Technically, credit counseling indicates a company that is trying to help consumers repay debt through careful management of financial resources and a change in past financial habits. However, the term has become practically interchangeable over the years with phrases like “debt reduction” or “debt consolidation.” The lines between these three very different services have been blurred into one big $7 billion industry that sometimes puts the consumer first, and sometimes not (depending on who you’re dealing with).

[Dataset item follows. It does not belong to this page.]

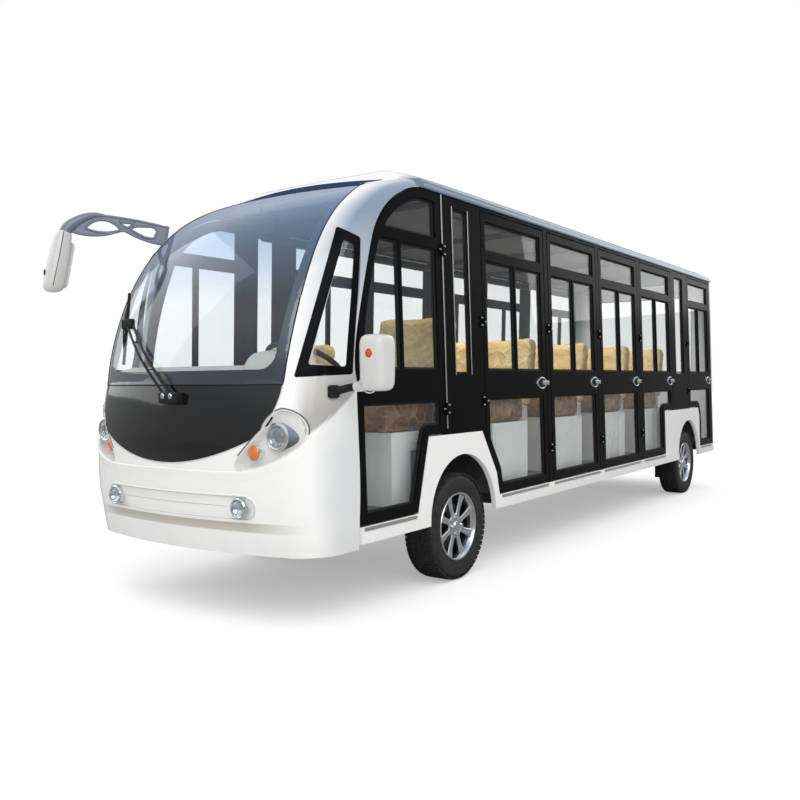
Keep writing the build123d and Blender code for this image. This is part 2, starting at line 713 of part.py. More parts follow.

First of all, let’s clear up these misnomers. Debt reduction negotiates on behalf of the consumer to settle debts for one lump sum or at least reduce monthly payments. Debt consolidation, on the other hand, takes the money from the consumer and physically sends it to the creditors and lenders - keeping a chunk as a service fee, of course. The heftiness of that chunk varies greatly, and both of these services may or may not include education on responsible management of finances and credit. There are many unscrupulous agencies out there offering this “service,” but the warning signs are going to be another topic for another day.

The pros of using these services include:

-The legitimate ones can truly help repair your credit.

-It’s better than bankruptcy.

-Your interest rates or monthly principal payments might be reduced.

The cons of using these services include:

-Not a very strongly regulated industry.

-Can actually hurt the FICO score of consumers with decent credit

-Risk of dealing with unreliable fly-by-night scam artists.